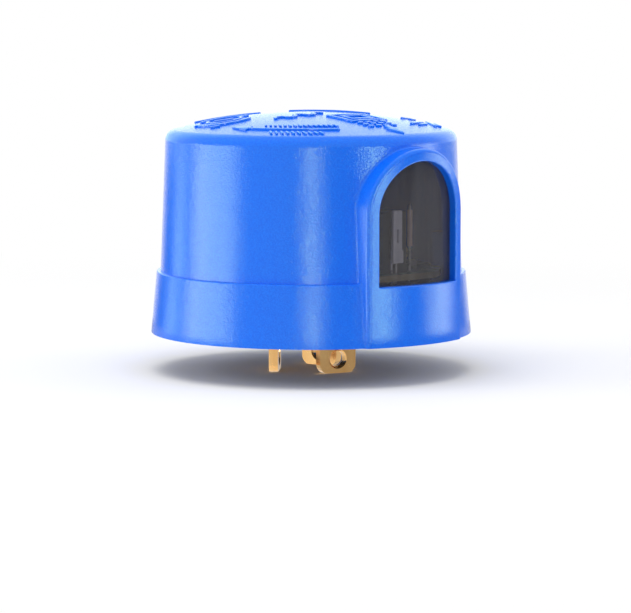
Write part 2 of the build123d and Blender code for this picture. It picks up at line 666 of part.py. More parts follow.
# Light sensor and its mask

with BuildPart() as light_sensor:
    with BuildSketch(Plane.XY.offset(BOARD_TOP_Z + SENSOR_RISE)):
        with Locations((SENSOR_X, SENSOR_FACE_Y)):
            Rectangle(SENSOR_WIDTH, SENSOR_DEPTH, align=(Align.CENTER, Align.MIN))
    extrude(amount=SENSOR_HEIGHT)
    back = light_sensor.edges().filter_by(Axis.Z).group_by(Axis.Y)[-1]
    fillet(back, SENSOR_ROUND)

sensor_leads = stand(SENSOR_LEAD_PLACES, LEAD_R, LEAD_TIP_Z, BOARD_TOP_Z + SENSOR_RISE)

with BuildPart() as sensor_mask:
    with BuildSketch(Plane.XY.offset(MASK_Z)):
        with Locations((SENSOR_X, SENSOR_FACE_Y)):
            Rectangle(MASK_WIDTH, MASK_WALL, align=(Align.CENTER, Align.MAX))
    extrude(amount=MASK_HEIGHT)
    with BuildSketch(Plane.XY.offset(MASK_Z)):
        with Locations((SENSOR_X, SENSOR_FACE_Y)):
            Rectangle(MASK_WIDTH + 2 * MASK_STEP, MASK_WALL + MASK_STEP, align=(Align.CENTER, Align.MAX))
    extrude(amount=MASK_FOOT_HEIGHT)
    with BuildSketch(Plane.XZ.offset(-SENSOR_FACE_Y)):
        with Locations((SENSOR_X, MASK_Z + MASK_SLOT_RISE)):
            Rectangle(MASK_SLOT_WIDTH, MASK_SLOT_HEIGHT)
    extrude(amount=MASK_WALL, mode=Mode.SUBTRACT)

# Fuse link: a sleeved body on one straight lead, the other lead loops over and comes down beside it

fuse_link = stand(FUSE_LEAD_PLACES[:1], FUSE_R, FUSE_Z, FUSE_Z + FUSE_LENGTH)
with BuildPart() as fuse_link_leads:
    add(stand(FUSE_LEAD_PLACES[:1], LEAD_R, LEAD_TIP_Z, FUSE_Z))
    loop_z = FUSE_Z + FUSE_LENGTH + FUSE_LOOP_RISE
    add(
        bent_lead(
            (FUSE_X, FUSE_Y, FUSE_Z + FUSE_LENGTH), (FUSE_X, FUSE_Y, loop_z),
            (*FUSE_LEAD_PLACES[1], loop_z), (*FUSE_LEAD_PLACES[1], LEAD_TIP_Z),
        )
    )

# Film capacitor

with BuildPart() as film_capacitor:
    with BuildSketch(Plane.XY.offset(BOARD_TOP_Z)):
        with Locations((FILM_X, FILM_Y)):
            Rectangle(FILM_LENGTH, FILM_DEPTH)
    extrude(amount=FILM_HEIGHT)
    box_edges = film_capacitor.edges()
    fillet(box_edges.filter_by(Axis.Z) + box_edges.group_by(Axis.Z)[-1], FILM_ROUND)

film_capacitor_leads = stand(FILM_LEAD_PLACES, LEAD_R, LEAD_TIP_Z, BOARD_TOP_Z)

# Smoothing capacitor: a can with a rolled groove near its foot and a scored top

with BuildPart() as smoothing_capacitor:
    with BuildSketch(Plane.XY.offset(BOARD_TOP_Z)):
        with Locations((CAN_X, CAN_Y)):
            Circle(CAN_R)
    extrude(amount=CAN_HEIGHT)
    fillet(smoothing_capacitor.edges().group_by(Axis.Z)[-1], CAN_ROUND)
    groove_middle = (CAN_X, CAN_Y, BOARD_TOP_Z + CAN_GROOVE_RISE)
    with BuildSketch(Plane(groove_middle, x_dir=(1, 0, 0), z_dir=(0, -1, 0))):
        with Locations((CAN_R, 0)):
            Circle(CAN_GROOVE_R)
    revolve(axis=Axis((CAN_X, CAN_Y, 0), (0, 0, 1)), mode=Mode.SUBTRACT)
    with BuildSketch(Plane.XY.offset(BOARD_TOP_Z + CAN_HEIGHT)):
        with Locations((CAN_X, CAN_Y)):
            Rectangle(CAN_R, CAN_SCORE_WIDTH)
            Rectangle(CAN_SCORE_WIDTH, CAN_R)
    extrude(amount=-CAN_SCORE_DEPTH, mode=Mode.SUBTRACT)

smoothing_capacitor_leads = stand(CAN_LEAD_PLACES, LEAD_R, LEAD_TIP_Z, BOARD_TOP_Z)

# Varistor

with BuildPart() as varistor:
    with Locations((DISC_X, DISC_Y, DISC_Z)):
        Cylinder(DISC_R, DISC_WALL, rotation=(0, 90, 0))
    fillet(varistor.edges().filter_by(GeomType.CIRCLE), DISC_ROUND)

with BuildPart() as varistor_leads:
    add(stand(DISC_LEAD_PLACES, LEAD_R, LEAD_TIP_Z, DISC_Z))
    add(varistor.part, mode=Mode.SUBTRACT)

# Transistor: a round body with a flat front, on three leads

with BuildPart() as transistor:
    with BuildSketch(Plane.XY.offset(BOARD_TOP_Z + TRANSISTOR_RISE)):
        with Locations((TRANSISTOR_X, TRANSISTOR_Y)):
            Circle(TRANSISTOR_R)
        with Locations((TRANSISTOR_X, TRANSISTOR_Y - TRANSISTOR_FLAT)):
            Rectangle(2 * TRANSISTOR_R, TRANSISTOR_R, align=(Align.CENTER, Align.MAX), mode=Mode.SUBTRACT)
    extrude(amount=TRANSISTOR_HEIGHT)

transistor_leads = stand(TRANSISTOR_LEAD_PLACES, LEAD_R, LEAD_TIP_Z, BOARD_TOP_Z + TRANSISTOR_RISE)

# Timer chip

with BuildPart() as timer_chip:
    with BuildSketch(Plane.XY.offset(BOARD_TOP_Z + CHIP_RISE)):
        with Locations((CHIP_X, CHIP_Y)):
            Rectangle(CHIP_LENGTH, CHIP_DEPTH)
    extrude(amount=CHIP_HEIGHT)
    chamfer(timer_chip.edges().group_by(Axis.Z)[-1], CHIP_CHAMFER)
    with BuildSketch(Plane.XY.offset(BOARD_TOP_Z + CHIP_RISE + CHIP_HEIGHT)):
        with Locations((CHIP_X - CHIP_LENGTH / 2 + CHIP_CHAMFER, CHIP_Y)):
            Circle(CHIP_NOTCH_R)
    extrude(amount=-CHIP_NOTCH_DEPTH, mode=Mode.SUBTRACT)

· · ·

Task description =>
Reproduce verbatim only this range: the first line of the material through the line that contains "# Light sensor and its mask", inclusive.

Written response =>
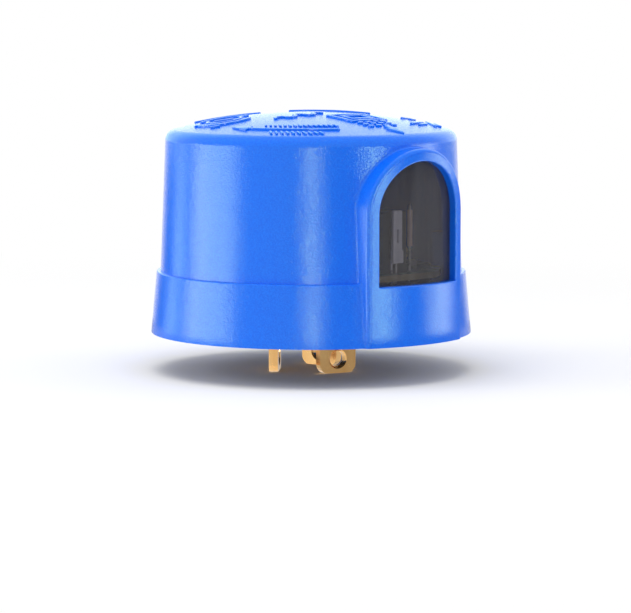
Write part 2 of the build123d and Blender code for this picture. It picks up at line 666 of part.py. More parts follow.
# Light sensor and its mask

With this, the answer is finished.